§ **Supplied material**
— Start —

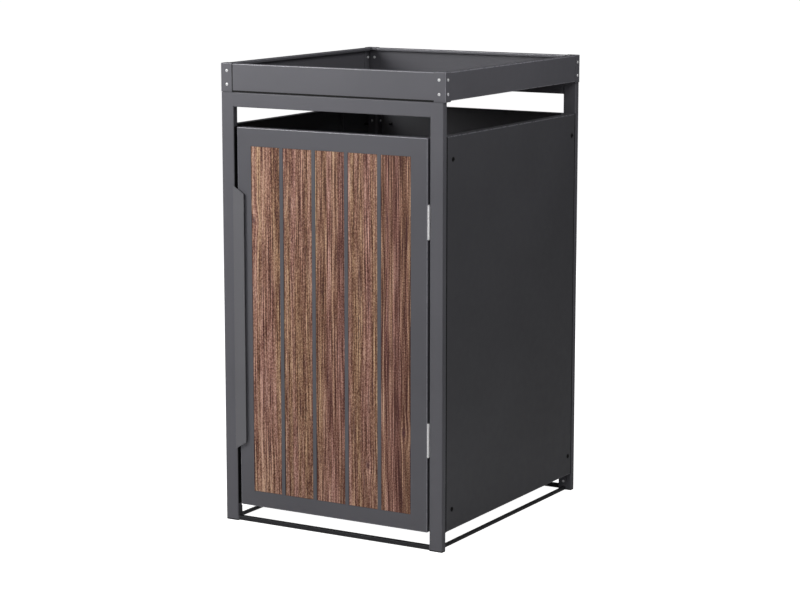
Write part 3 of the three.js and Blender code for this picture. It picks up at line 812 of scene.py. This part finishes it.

— End —
— Start —

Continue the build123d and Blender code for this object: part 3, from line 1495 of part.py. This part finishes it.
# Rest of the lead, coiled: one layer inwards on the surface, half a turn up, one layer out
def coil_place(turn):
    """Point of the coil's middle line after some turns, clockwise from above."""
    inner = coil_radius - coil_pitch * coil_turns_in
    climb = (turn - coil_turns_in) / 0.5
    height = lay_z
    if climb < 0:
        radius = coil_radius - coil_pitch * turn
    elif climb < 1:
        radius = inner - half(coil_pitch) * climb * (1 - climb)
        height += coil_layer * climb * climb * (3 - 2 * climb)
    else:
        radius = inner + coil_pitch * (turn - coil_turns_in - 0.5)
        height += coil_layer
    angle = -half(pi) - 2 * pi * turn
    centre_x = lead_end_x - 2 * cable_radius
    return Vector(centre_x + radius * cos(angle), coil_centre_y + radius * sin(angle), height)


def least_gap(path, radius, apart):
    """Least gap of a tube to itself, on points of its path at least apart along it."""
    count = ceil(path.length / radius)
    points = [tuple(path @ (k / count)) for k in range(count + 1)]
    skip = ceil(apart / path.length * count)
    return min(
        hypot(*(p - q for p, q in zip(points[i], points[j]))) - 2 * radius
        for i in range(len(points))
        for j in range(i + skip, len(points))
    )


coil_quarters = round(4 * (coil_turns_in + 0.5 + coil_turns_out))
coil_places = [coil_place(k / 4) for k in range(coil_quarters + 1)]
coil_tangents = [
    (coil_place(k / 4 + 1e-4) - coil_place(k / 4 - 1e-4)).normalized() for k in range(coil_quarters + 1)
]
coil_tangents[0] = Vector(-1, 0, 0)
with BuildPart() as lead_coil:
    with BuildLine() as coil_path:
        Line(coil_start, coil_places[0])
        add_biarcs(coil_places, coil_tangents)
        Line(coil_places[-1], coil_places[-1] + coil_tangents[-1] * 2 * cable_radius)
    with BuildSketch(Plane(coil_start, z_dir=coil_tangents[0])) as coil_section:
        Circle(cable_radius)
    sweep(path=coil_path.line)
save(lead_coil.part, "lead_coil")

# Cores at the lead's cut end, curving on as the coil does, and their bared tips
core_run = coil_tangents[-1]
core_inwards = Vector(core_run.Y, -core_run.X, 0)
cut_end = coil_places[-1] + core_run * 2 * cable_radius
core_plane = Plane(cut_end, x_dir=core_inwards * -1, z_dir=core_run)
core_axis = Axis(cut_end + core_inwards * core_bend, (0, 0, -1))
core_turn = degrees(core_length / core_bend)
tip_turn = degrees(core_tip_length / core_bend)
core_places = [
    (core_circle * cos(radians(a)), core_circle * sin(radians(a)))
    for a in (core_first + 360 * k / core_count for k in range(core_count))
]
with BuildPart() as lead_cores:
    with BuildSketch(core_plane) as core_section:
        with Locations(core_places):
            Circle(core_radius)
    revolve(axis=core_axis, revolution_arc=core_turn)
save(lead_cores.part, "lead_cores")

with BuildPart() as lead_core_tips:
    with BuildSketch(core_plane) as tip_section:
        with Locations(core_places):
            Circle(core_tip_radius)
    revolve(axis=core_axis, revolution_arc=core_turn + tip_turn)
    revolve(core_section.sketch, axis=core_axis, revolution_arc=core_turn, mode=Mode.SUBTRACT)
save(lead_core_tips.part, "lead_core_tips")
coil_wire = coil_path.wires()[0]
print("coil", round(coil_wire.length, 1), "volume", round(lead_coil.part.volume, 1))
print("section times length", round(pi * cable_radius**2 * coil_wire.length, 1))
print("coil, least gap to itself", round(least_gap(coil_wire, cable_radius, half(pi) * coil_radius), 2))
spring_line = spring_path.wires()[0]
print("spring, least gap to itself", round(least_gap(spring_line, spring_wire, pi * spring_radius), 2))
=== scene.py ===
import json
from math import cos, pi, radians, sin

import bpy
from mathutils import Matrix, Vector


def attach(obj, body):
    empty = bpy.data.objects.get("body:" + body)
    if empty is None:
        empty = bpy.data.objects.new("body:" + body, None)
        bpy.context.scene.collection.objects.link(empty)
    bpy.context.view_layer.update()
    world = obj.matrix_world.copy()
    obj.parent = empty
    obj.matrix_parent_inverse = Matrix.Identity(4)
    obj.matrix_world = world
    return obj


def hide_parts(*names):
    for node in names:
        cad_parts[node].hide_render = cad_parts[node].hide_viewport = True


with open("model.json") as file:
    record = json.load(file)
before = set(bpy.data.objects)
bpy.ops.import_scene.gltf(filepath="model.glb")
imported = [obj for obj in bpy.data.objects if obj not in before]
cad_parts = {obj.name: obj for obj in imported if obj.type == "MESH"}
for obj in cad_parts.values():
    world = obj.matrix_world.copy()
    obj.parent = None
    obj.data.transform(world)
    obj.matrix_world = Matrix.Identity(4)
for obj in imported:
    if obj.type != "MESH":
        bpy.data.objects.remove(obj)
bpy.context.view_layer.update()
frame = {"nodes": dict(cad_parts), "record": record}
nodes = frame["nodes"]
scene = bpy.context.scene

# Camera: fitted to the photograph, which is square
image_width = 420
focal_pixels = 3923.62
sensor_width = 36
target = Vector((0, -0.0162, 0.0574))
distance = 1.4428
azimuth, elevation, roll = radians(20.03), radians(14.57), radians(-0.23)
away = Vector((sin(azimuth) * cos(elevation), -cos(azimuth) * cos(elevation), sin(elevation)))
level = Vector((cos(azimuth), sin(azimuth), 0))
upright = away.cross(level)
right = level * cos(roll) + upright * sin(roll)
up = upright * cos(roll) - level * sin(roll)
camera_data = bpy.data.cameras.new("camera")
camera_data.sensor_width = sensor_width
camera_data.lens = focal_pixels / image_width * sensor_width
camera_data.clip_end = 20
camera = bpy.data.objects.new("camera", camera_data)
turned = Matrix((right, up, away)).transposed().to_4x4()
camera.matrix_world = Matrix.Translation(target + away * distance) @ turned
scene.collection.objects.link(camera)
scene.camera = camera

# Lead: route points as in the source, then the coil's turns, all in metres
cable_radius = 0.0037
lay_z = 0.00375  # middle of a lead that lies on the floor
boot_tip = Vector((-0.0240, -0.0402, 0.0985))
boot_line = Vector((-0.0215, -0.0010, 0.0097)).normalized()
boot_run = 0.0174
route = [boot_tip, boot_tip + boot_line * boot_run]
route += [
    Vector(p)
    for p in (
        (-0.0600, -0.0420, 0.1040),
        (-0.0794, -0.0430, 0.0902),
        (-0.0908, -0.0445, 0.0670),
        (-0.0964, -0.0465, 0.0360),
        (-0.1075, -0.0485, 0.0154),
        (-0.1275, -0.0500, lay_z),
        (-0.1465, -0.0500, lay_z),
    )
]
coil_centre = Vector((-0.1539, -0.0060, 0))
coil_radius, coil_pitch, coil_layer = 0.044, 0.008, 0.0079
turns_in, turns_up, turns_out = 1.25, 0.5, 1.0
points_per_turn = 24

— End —

§ **Direction**
Exactly the lines from the one holding "half(pi) * coil_radius), 2))" through the one holding "scene = bpy.context.scene" should be printed, ends included.

§ **Final result**
print("coil, least gap to itself", round(least_gap(coil_wire, cable_radius, half(pi) * coil_radius), 2))
spring_line = spring_path.wires()[0]
print("spring, least gap to itself", round(least_gap(spring_line, spring_wire, pi * spring_radius), 2))
=== scene.py ===
import json
from math import cos, pi, radians, sin

import bpy
from mathutils import Matrix, Vector


def attach(obj, body):
    empty = bpy.data.objects.get("body:" + body)
    if empty is None:
        empty = bpy.data.objects.new("body:" + body, None)
        bpy.context.scene.collection.objects.link(empty)
    bpy.context.view_layer.update()
    world = obj.matrix_world.copy()
    obj.parent = empty
    obj.matrix_parent_inverse = Matrix.Identity(4)
    obj.matrix_world = world
    return obj


def hide_parts(*names):
    for node in names:
        cad_parts[node].hide_render = cad_parts[node].hide_viewport = True


with open("model.json") as file:
    record = json.load(file)
before = set(bpy.data.objects)
bpy.ops.import_scene.gltf(filepath="model.glb")
imported = [obj for obj in bpy.data.objects if obj not in before]
cad_parts = {obj.name: obj for obj in imported if obj.type == "MESH"}
for obj in cad_parts.values():
    world = obj.matrix_world.copy()
    obj.parent = None
    obj.data.transform(world)
    obj.matrix_world = Matrix.Identity(4)
for obj in imported:
    if obj.type != "MESH":
        bpy.data.objects.remove(obj)
bpy.context.view_layer.update()
frame = {"nodes": dict(cad_parts), "record": record}
nodes = frame["nodes"]
scene = bpy.context.scene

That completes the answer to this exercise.